Could you output each line of the data that follows exactly?
┌─ MATERIAL PROVIDED
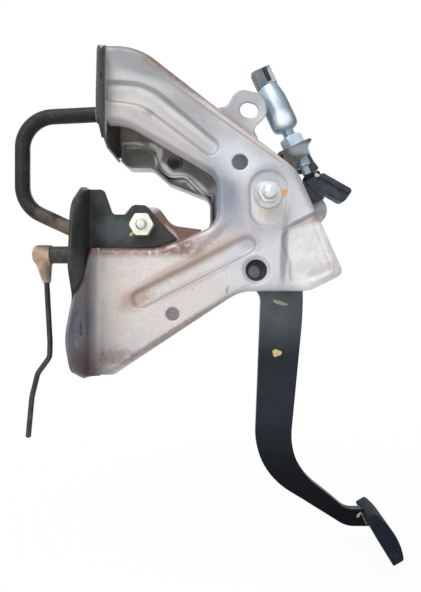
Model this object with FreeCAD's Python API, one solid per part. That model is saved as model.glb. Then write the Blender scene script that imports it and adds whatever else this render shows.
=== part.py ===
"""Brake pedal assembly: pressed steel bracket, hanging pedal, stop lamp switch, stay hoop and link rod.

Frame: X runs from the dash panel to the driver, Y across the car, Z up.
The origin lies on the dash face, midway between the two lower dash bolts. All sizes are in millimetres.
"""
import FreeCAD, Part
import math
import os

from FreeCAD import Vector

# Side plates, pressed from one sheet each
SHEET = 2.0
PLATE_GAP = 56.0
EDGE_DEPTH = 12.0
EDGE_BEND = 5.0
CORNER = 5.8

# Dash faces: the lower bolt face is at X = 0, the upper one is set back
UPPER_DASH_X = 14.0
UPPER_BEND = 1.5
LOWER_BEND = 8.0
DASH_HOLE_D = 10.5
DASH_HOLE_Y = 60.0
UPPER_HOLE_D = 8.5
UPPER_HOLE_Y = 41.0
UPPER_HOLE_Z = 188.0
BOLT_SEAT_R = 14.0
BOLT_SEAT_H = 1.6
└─
» FINAL ANSWER
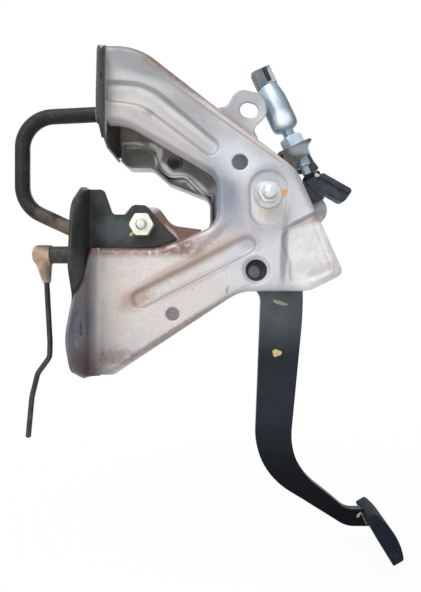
Model this object with FreeCAD's Python API, one solid per part. That model is saved as model.glb. Then write the Blender scene script that imports it and adds whatever else this render shows.
=== part.py ===
"""Brake pedal assembly: pressed steel bracket, hanging pedal, stop lamp switch, stay hoop and link rod.

Frame: X runs from the dash panel to the driver, Y across the car, Z up.
The origin lies on the dash face, midway between the two lower dash bolts. All sizes are in millimetres.
"""
import FreeCAD, Part
import math
import os

from FreeCAD import Vector

# Side plates, pressed from one sheet each
SHEET = 2.0
PLATE_GAP = 56.0
EDGE_DEPTH = 12.0
EDGE_BEND = 5.0
CORNER = 5.8

# Dash faces: the lower bolt face is at X = 0, the upper one is set back
UPPER_DASH_X = 14.0
UPPER_BEND = 1.5
LOWER_BEND = 8.0
DASH_HOLE_D = 10.5
DASH_HOLE_Y = 60.0
UPPER_HOLE_D = 8.5
UPPER_HOLE_Y = 41.0
UPPER_HOLE_Z = 188.0
BOLT_SEAT_R = 14.0
BOLT_SEAT_H = 1.6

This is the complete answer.